Должен вам признаться, с каждым днем я все больше убеждаюсь, что из меня никогда ничего не выйдет: со всеми моими прекрасными мечтаниями и ложными шагами на жизненном пути; мне или не представляется случая, или недостает решимости. Мне говорят, что случай когда-нибудь выйдет, а решимость приобретется временем и опытностью!.. А кто порукою, что, когда все это будет, я сберегу в себе хоть частицу пламенной молодой души, которой бог одарил меня весьма некстати, что моя воля не истощится от выжидания, что, наконец, я не разочаруюсь во всем том, что в жизни служит двигающим началом?»
22 ноября 1834 года поэт был произведен в корнеты лейб-гвардии гусарского полка.
Он начал жизнь блестящего гвардейского офицера. Его «чудачества» и «шалости» были на виду и на устах всего светского и военного Петербурга. Он имел право сказать: «Теперь я не пишу романов, я их делаю». В эти именно годы (1830–1835) сложился тот образ Лермонтова — злого остроумца, дерзкого проказника, заносчивого дэнди, великосветского Печорина, гвардейца в блестящем гусарском мундире, слегка задрапированном байроническим плащом, — тот внешний образ, которому никогда не соответствовал истинный облик поэта, по который, во мнении большинства современников и мемуаристов, был утвержден за подлинно лермонтовский образ.

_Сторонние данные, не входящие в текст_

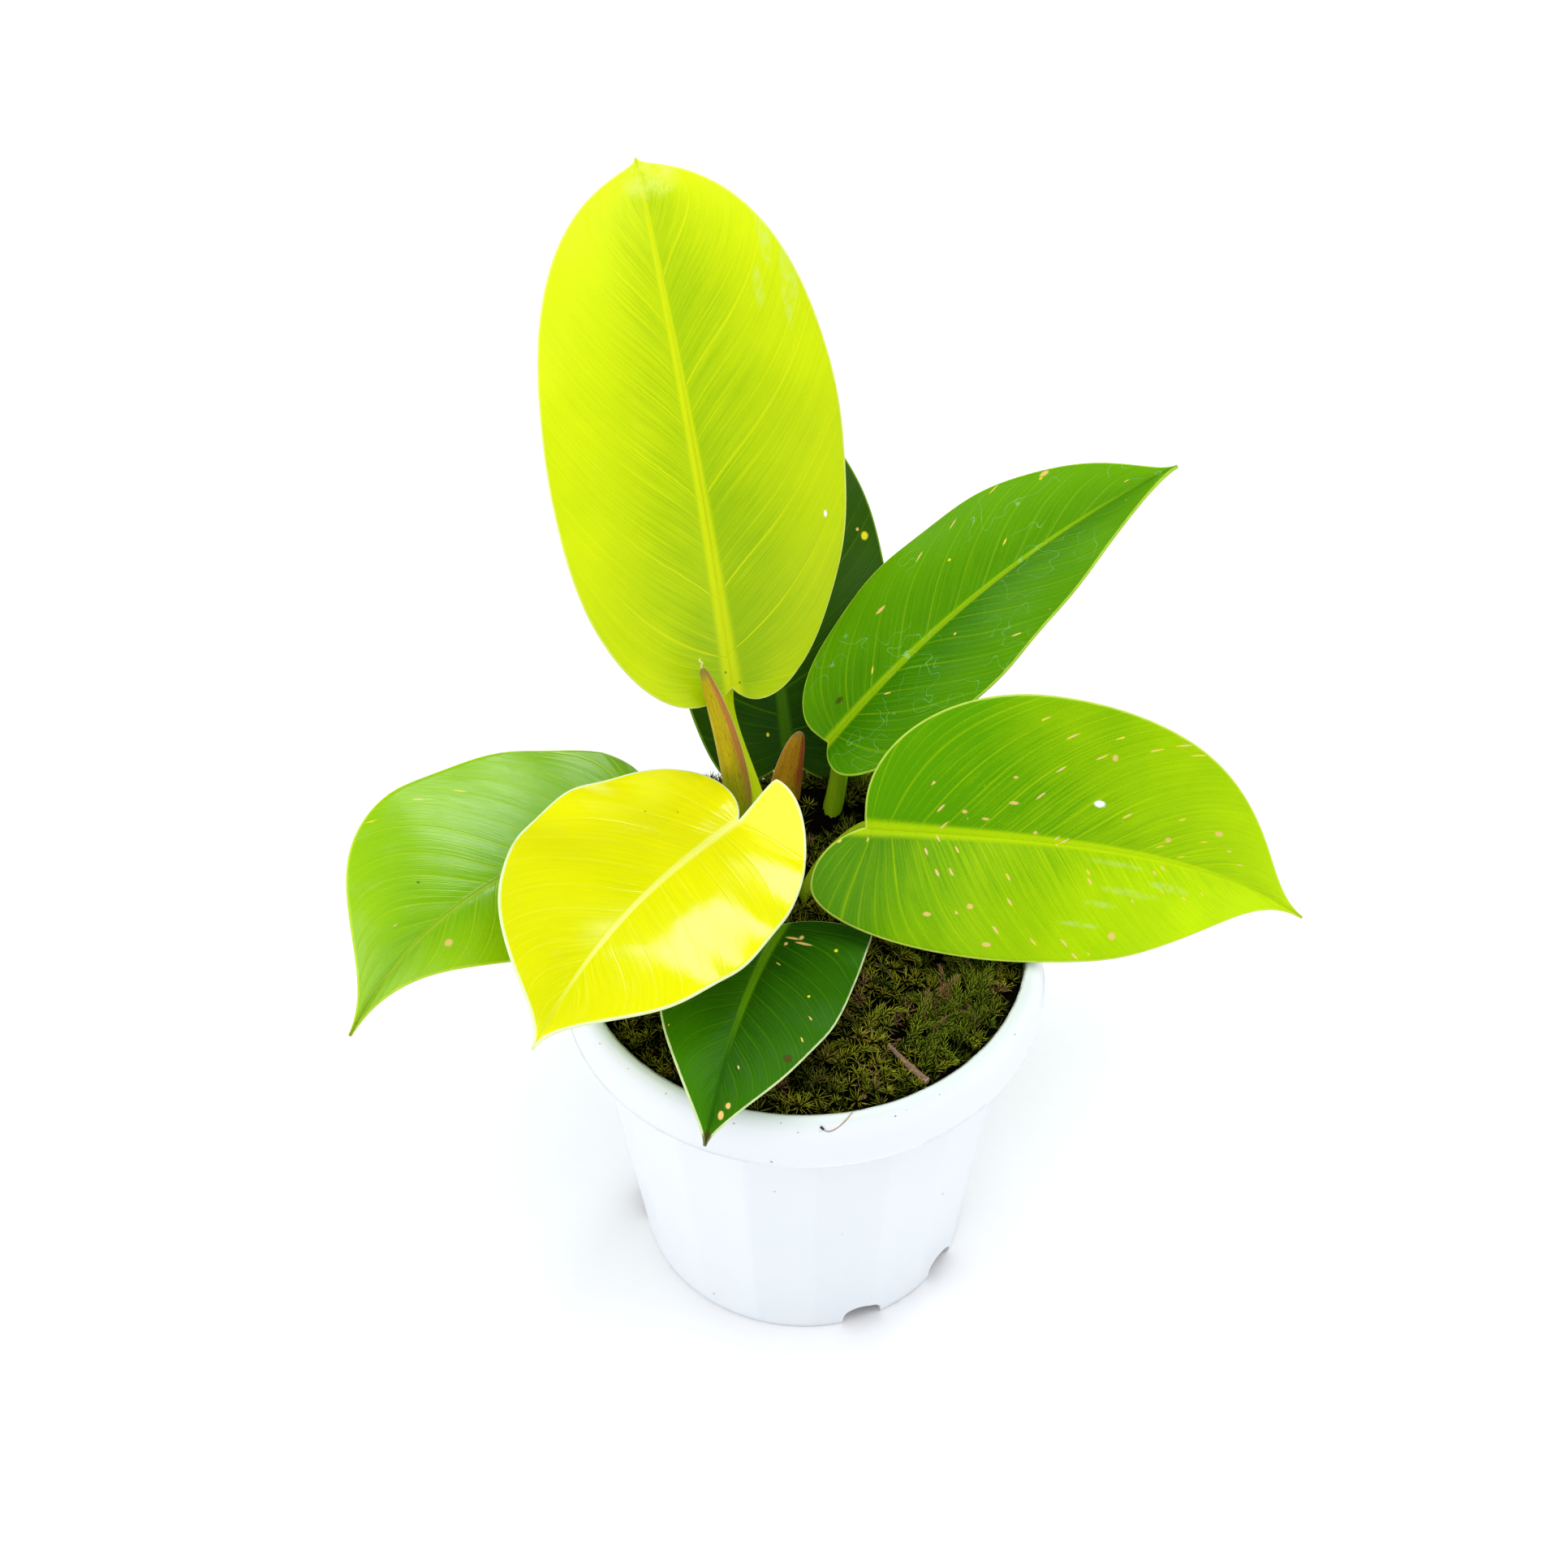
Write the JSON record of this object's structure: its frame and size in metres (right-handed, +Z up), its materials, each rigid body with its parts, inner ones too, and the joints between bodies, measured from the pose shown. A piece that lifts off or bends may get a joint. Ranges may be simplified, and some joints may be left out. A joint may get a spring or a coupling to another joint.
{
  "type": "potted moonlight philodendron",
  "caption": "Compact philodendron with broad heart-shaped leaves in yellow to dark green, growing from moss in a fluted white nursery pot with a rolled rim.",
  "frame": {"origin": "centre of the pot's flat underside, on the surface it stands on", "axes": "+Z up, front of the pot towards -Y, +X to the right seen from the front"},
  "size_m": [0.287, 0.2789, 0.3319],
  "materials": {
    "pot": "glossy white moulded polypropylene",
    "potting_mix": "rough bark and peat mix",
    "rootstock": "knobbly, matte",
    "moss": "springy, matte",
    "stalk": "smooth, satin",
    "blade_young": "smooth, glossy",
    "blade_yellow": "smooth, glossy",
    "blade_mid": "smooth, glossy",
    "blade_dark": "smooth, glossy",
    "sheath_fresh": "smooth, satin",
    "sheath_dry": "dry, papery",
    "twig": "rough"
  },
  "bodies": {
    "root": {"pot": "pot", "potting_mix": "potting_mix", "rootstock": "rootstock", "moss": "moss", "stalk_tall": "stalk", "stalk_back": "stalk", "stalk_rightUpper": "stalk", "stalk_right": "stalk", "stalk_yellow": "stalk", "stalk_left": "stalk", "stalk_front": "stalk", "blade_tall": "blade_young", "blade_back": "blade_dark", "blade_rightUpper": "blade_mid", "blade_right": "blade_mid", "blade_yellow": "blade_yellow", "blade_left": "blade_mid", "blade_front": "blade_dark", "sheath_tall": "sheath_fresh", "sheath_short": "sheath_dry", "sheath_stub": "sheath_dry", "twig": "twig"}
  },
  "joints": []
}
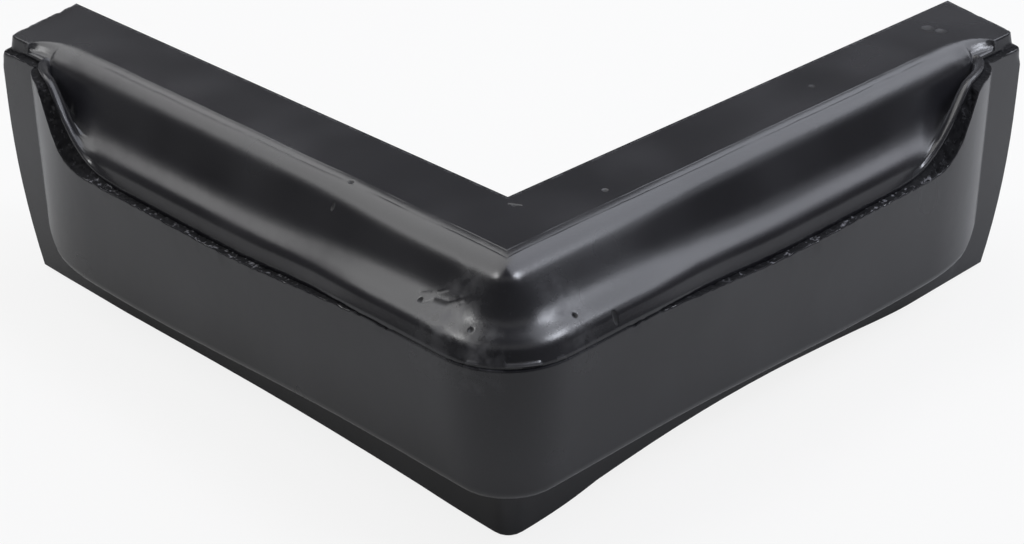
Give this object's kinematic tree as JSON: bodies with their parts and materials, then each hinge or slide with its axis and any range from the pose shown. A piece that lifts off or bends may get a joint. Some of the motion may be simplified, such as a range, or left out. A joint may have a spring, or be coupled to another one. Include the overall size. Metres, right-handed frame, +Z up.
{
  "type": "dock corner bumper",
  "caption": "One-piece moulded L-shaped bumper that wraps the outer corner of a dock, with a raised contact pad, a cove below its top edge and flat dock-side faces.",
  "frame": {"origin": "centre of the bounding box seen from above, at the height of the lowest point of the underside", "axes": "+Z up; the arms run along +X and +Y from the inner corner, so the dock fills the quadrant towards +X +Y and the rounded contact corner points towards -X -Y"},
  "size_m": [0.305, 0.305, 0.0965],
  "materials": {
    "bumper_body": "smooth moulded black skin with a soft sheen and a rough trimmed parting line"
  },
  "bodies": {
    "root": {"bumper_body": "bumper_body"}
  },
  "joints": []
}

Но в это же самое время он с глубокой грустью писал Л. М. Верещагиной: «Я почти не достоин более вашей дружбы… И все-таки, если посмотреть на меня, покажется, что я помолодел года на три — такой у меня счастливый и беззаботный вид человека довольного собою и всем миром; этот контраст между душою и внешним видом не кажется ли вам странным?»